Given the sustained appreciation observed since September last year
and the government’s expressed desire to foster a more competitive
exchange rate to bolster exports, authorities are unlikely to adopt any
measures to avert additional depreciation for the time being.
In fact, the Finance Ministry has expressed its intention to strive
for an exchange rate within
a trading range of 2,800 to 2,900 pesos
to the US$.
This gives the currency room for an additional 2.7% to 6.0%
depreciation this year.
Therefore, Consensus Forecast panellists expect the currency to
depreciate further throughout the year and to close at 2,816 pesos
to the US$ - a 1.4% annual nominal depreciation.
Next year, the currency depreciation is anticipated to accelerate
to a 7.4% pace with the exchange rate reaching 3,040 pesos
to the US$ by year-end.
Inflation
remains subdued despite surge in economic activity
In May, consumer prices rose 0.38%, which was down from the 0.46%
increase observed the prior month but right on target with the Consensus
Forecast figure of last month.
The most pronounced monthly increases were observed in health
(+0.65%), food (+0.57%) and housing (+0.51%), while in all other major
categories price increases remained subdued.
As a result of the moderate May increase, annual inflation dropped
from 5.5% in April to 5.4%.
The current inflation rate remains on course with the 5% to 6%
inflation target set by the Central Bank for this year.

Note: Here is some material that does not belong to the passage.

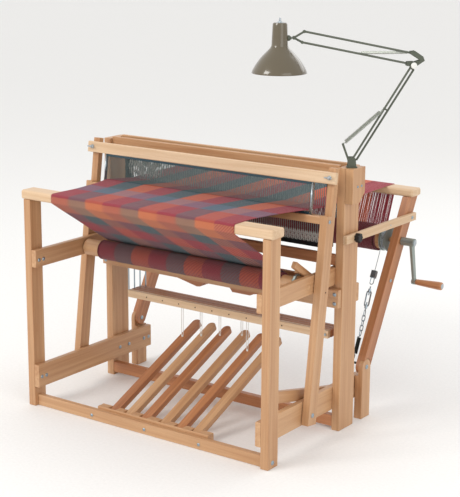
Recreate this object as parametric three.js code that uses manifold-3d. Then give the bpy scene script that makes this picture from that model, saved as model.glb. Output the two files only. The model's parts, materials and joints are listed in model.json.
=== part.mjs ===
// Folding four-shaft floor loom with six treadles, a warp and a web on it, and a balanced-arm lamp.
// Millimetres, +X to the weaver's right, +Y to the back, +Z up.
// Origin: the middle of the front lower rail's underside, on the floor.
import * as THREE from 'three';
import { mergeVertices } from 'three/addons/utils/BufferGeometryUtils.js';
import Module from 'manifold-3d';

const wasm = await Module();
wasm.setup();

// ---- Driving dimensions ----------------------------------------------------------------------
const GAP = 0.3; // between pieces that touch
const RUN = 0.6; // round a turning piece
const EDGE = 1.8; // rounding along a board
const END_EDGE = 0.9; // broken edge round a board's ends

const HALF_WIDTH = 502.5; // outside of the side frames
const POST_THICK = 29;
const POST_DEPTH = 55;
const POST_FRONT = -24;
const RAIL_THICK = 20;

const BREAST_TOP = 762;
const BREAST_THICK = 31;
const BREAST_DEPTH = 65;
const BREAST_OVERHANG = 8.5;
const BREAST_PROUD = 3;
const BREAST_ROUND = 8;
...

Consensus Forecast participants, however, anticipate that the pick
up in economic activity and efforts to weaken the currency are likely to
translate into higher prices, as annual inflation is seen as accelerating
to 5.8% by the end of this year.
Furthermore, the favourable growth trajectory and more accelerated
currency depreciation next year are likely to curtail a pronounced
deceleration in annual inflation, which is seen as reaching 5.4% by
year-end – at the upper end of Central Bank officials’ official target
range of 3.5% to 5.5% set for 2005.
Central
Bank keeps interest rates low
The favourable inflation scenario is enabling monetary authorities to
keep monetary reins loose.
In May, the benchmark DTF rate remained virtually unchanged, rising
just 14 basis points to 7.9%.
The favourable interest rate setting is likely to foment the
current economic rebound further.
However, Consensus Forecast panellists do not expect the current
low interest rate environment endure this year, with the DTF rate expected
to rise to 8.4% by the end of 2004.
Furthermore, monetary authorities are likely to tighten
monetary policy further next year, as the benchmark interest rate is seen
as rising to 9.0% by the end of 2005.